For many shows, there’s one particular curtain time that just doesn’t sell as well as others. It’s often either the Wednesday matinee or evening perf; sometimes it’s a Sunday night.

“People are always looking for the lesser of evils for the eighth show,” notes Jordan Roth, prexy of theater owner Jujamcyn Theaters.

“Chicago’s” Weissler says his show benefits from ticketbuying data accumulated over a run that is now approaching the 15-year mark. The tuner’s Thursday matinee has the added advantage of a lack of competition. Want to see a Broadway show on Thursday afternoon? You’ve got one option: “Chicago.”

The increasing variety in Broadway’s weekly schedule could prove a boon to all Rialto shows, which, theoretically, will see less competition for the same finite group of theatergoers on a given afternoon or evening. And this summer, TKTS business won’t be lost, because the midtown booth will open early both Thursday and Friday in order to sell matinees of “Chicago,” “Rock” and “Baby.”

Broadway’s growing schedule diversity also helps out binge theatergoers, who come to town for a few days to see as many productions as they possibly can. An unusual performance day or time might allow a ticketbuyer to squeeze in one more show.

However, skeds aren’t infinitely flexible.
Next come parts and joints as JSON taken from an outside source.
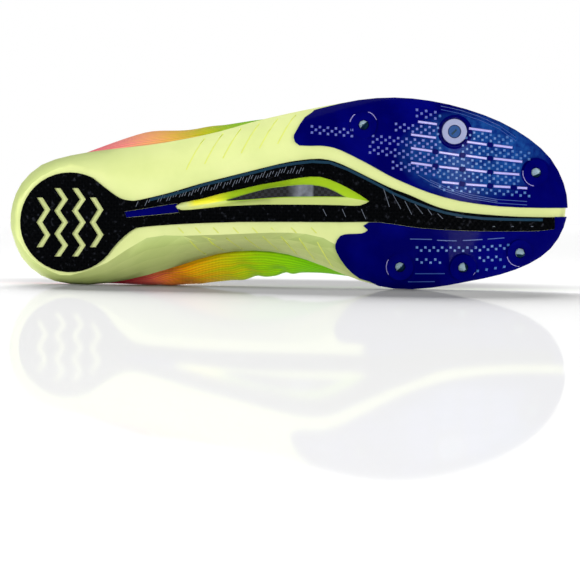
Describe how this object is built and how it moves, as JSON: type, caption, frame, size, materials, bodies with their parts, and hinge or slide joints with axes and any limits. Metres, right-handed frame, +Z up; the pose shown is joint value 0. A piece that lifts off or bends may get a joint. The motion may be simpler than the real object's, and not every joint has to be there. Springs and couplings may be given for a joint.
{
  "type": "track spike shoe",
  "caption": "Low running spike shoe for the right foot, lying on its inner side: foam sole with spike plates and rubber strip, knitted upper, tongue, laces.",
  "frame": {"origin": "middle of the lowest edge of the box of the shoe as it lies on its inner side", "axes": "+X from heel to toe, -Y out of the sole, +Z up towards the shoe's outer side"},
  "size_m": [0.2848, 0.1038, 0.0974],
  "materials": {
    "foam": "matt moulded foam, pale lime",
    "rubber": "black rubber with a fine woven texture",
    "plate": "glossy moulded plastic, deep royal blue",
    "carbon": "carbon fibre laminate",
    "steel": "plated steel",
    "knit": "fine knit, crimson at the heel through orange to green at the toe",
    "liner": "lining cloth",
    "lace": "flat woven lace"
  },
  "bodies": {
    "root": {"midsole": "foam", "rubber_strip": "rubber", "waist_inlay": "plate", "spike_plate_outer": "plate", "spike_plate_inner": "plate", "carbon_plate": "carbon", "washer": "steel", "blank_plug": "steel", "spike_1": "steel", "spike_2": "steel", "spike_3": "steel", "spike_4": "steel", "spike_5": "steel", "upper": "knit", "tongue": "knit", "insole": "liner", "lace": "lace"}
  },
  "joints": []
}
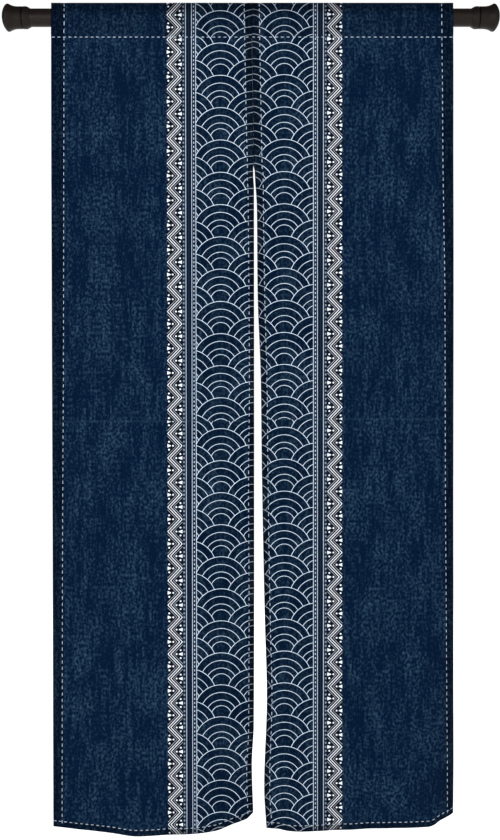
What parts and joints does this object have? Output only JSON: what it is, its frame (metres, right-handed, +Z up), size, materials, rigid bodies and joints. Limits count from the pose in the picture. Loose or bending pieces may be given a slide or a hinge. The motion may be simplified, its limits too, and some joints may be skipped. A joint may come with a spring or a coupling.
{
  "type": "noren curtain with tension rod",
  "caption": "Split doorway curtain of printed indigo cloth, threaded by its top pocket on a round bronze rod with flared end feet.",
  "frame": {"origin": "centre of the left foot's flat pad, on the rod's axis", "axes": "+X along the rod towards the right foot, +Y from the printed front towards the back, +Z up, against the way the cloth hangs"},
  "size_m": [1.065, 0.0898, 1.7794],
  "materials": {
    "cloth": "printed indigo plain weave, matt, with pale blue-white wave, zigzag and line print and pale running stitches",
    "rod": "dark bronze lacquer, satin",
    "moulding": "dark bronze moulded plastic, satin-matt"
  },
  "bodies": {
    "root": {"panel_left": "cloth", "panel_right": "cloth", "rod_tube": "rod", "foot_left": "moulding", "foot_right": "moulding", "collar_left": "moulding", "collar_right": "moulding"}
  },
  "joints": []
}
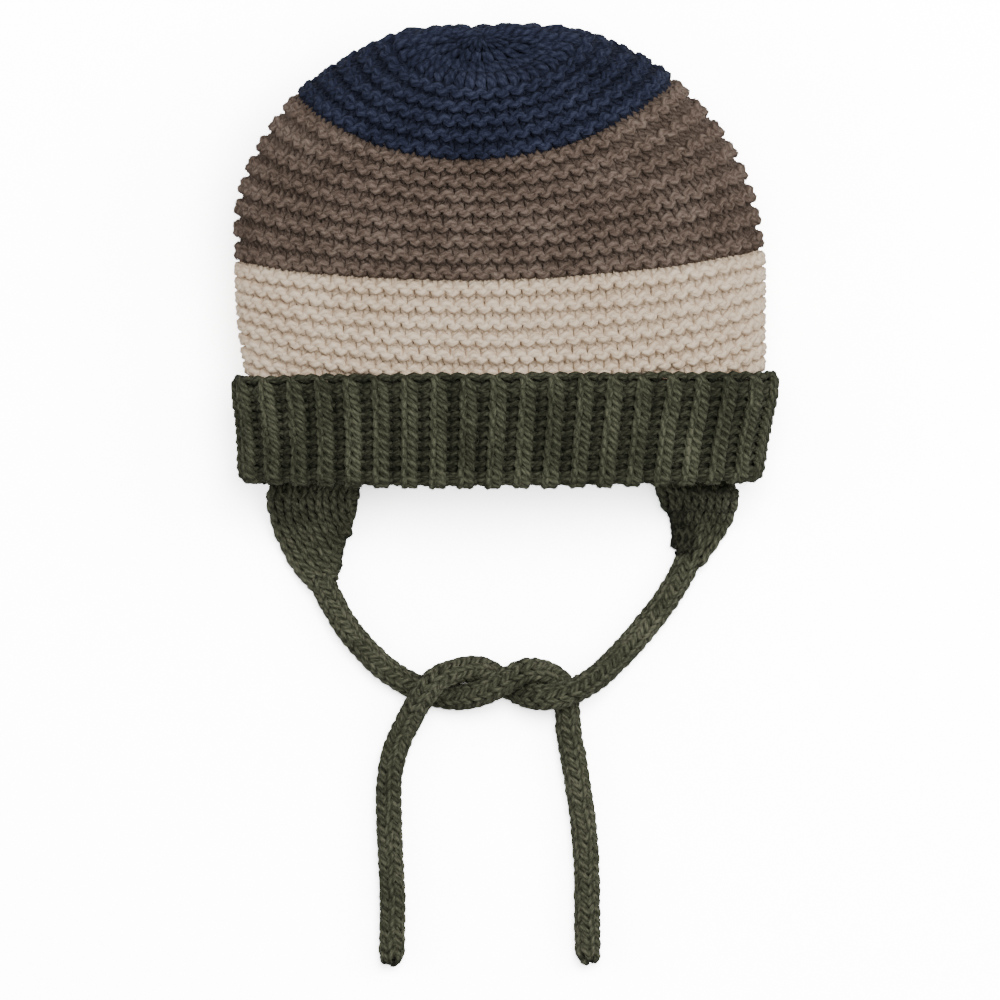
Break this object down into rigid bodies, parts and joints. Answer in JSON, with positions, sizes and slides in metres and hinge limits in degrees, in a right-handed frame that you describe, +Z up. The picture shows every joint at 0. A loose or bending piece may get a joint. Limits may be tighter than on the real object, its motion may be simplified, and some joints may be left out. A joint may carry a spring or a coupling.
{
  "type": "baby hat",
  "caption": "Knitted baby hat in wide stripes with a turned-up rib cuff, two ear flaps and tie cords crossed in a loose half knot, lying flat.",
  "frame": {"origin": "on the surface that the hat lies on, under the middle of the body", "axes": "+X the hat's right side as seen from above, +Y from the rim to the crown, +Z up from the surface"},
  "size_m": [0.1921, 0.3278, 0.0827],
  "materials": {
    "navy_wool": "matte knitted wool, soft halo",
    "taupe_wool": "matte heathered knitted wool",
    "cream_wool": "matte knitted wool",
    "green_wool": "matte heathered knitted wool"
  },
  "bodies": {
    "root": {"crown_top": "navy_wool", "band_taupe": "taupe_wool", "band_cream": "cream_wool", "cuff": "green_wool", "ear_flap_left": "green_wool", "ear_flap_right": "green_wool", "tie_left": "green_wool", "tie_right": "green_wool"}
  },
  "joints": []
}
Equity regulations state that a matinee cannot follow a day off, since those daytime hours — i.e., the Tuesday leading up to an evening perf, following a Monday day off — essentially comprise half of an actor’s weekend. The demands of performance largely render six-show weekends (two perfs each on Friday, Saturday and Sunday) too taxing for most casts and crews, and ongoing rehearsal requirements also can serve as limitations.

Besides, some audiences are partial to an old-fashioned sked with a reliable Wednesday matinee. A majority of group buyers, for instance, prefer the mid-week afternoon.

Still, producers seem ready and willing to mix it up a little. As Maday puts it: “We’ll only know if it works if we try it.”